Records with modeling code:
____
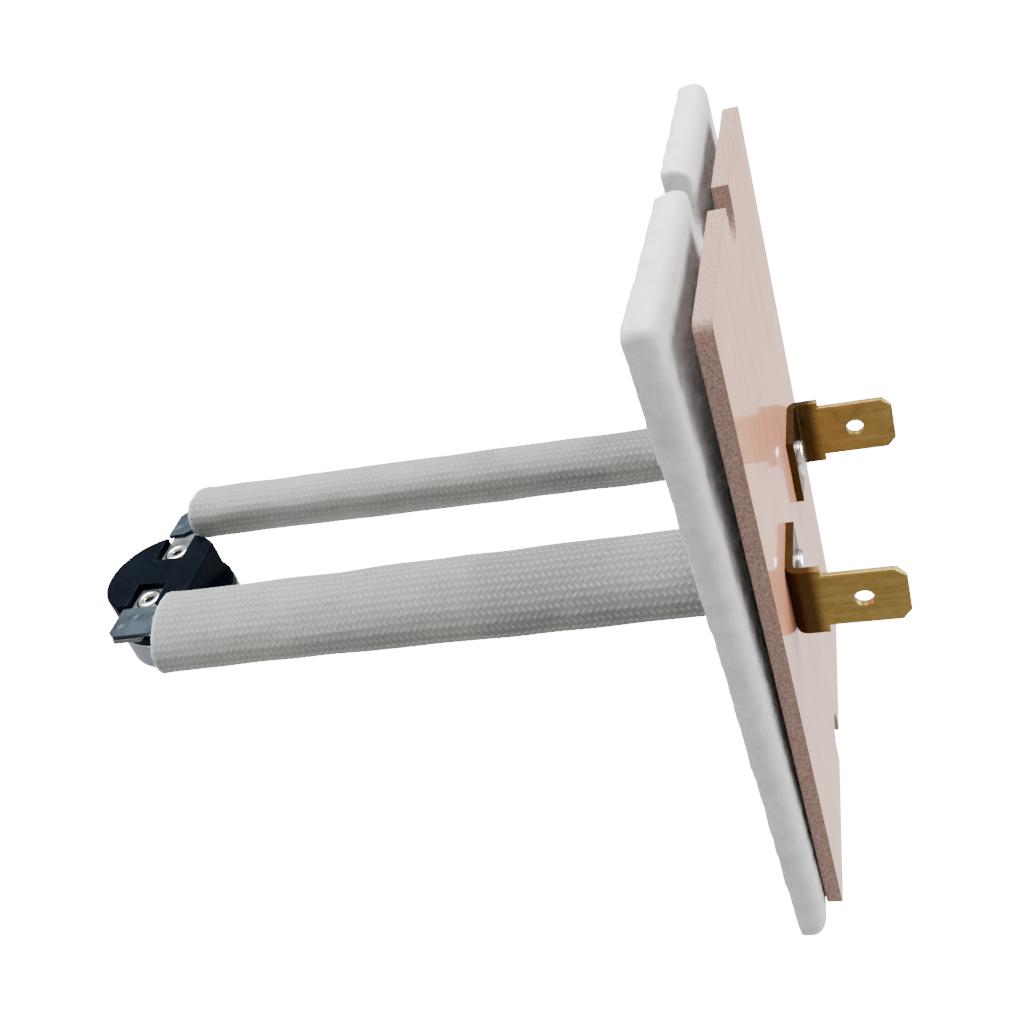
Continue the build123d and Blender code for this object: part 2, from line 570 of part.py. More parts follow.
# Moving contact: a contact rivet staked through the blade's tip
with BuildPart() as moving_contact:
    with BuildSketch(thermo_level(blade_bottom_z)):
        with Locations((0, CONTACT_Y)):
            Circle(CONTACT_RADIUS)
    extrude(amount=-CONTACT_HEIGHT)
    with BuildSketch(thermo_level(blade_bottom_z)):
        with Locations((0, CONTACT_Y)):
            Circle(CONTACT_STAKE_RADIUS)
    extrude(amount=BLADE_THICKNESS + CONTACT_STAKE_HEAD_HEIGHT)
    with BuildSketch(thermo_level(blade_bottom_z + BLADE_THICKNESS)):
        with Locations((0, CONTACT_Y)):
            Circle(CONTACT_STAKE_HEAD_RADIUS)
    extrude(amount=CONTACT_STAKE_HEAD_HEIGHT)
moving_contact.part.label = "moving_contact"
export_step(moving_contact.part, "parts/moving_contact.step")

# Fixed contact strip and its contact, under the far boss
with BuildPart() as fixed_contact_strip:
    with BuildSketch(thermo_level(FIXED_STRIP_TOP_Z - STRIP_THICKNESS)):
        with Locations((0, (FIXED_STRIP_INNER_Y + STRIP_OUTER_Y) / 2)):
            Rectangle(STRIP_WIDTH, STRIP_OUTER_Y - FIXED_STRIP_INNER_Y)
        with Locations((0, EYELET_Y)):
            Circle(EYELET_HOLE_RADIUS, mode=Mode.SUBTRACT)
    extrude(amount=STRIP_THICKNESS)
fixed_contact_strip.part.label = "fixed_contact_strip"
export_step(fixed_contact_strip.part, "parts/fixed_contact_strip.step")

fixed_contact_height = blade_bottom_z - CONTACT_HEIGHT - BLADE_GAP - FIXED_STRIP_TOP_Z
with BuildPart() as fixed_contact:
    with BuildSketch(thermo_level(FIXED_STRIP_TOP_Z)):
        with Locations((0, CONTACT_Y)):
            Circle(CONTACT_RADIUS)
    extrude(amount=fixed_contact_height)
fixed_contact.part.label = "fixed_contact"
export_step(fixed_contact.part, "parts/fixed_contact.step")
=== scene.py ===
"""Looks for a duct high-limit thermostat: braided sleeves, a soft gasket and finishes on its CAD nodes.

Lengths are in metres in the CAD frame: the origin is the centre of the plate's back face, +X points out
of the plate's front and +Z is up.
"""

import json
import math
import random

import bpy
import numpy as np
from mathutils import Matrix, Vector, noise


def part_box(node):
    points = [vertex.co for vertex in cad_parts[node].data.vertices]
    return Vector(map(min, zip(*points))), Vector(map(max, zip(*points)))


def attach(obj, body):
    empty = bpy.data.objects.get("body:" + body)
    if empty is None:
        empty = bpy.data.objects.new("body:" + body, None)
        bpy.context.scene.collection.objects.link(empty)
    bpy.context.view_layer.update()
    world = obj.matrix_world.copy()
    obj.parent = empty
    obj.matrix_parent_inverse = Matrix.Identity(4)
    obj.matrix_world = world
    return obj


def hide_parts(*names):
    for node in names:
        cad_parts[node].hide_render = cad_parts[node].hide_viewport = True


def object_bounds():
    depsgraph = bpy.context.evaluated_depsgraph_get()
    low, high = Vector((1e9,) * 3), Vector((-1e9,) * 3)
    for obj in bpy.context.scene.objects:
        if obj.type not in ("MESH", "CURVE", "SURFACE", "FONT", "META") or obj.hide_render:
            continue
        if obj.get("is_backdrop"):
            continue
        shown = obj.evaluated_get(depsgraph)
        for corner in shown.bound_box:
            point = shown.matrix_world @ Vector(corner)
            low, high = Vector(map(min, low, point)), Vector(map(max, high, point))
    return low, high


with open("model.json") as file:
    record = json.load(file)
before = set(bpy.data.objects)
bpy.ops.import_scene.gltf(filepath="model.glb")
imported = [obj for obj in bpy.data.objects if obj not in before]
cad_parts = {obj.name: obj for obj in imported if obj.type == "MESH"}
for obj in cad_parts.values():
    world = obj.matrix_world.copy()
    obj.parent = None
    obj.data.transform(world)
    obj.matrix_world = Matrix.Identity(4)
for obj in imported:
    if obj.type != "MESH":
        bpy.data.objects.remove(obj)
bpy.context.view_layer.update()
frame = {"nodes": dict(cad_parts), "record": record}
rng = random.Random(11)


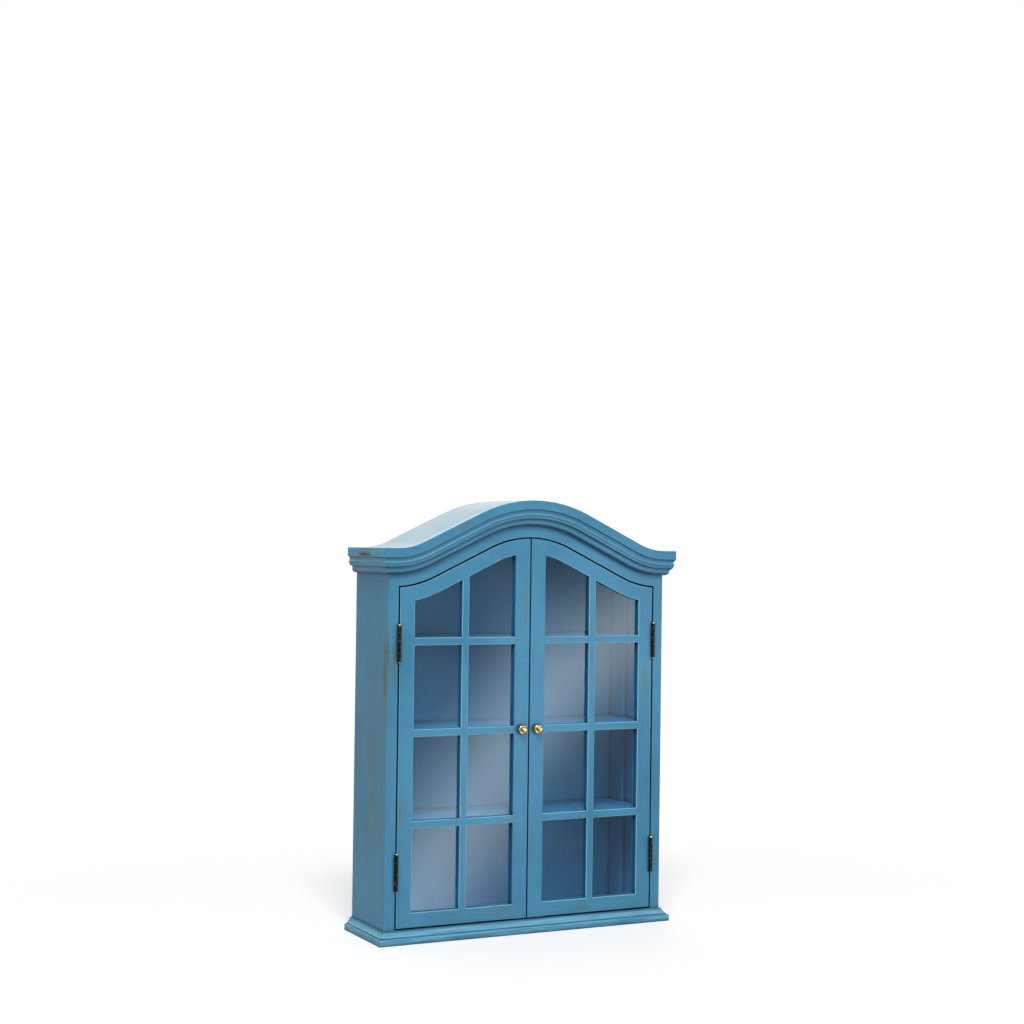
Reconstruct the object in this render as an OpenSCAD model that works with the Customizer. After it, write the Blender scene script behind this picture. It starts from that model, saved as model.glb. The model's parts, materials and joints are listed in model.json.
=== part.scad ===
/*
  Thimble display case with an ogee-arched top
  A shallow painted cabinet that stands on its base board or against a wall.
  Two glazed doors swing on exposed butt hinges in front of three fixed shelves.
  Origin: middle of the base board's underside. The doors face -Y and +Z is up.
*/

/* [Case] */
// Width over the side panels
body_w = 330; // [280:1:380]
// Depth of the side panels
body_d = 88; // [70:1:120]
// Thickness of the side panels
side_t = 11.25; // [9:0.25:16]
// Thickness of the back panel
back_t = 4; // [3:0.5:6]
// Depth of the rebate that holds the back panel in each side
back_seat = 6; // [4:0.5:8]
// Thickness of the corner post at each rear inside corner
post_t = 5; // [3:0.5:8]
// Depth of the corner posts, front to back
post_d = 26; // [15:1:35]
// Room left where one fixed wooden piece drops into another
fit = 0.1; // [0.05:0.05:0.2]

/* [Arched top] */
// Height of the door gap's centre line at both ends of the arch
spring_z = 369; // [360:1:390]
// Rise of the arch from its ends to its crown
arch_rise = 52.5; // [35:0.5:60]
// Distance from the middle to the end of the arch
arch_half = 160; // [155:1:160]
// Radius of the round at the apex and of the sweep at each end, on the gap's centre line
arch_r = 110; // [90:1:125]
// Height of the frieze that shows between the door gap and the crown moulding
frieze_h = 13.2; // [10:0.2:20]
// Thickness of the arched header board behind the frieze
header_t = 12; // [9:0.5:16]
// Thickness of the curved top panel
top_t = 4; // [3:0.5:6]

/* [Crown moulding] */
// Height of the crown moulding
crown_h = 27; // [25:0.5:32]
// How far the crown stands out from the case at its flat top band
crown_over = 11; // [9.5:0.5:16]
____
** WORK INSTRUCTIONS **
Show every line where the string "objects" appears.

** EXERCISE SOLUTION **
    empty = bpy.data.objects.get("body:" + body)
        empty = bpy.data.objects.new("body:" + body, None)
        bpy.context.scene.collection.objects.link(empty)
    for obj in bpy.context.scene.objects:
before = set(bpy.data.objects)
imported = [obj for obj in bpy.data.objects if obj not in before]
        bpy.data.objects.remove(obj)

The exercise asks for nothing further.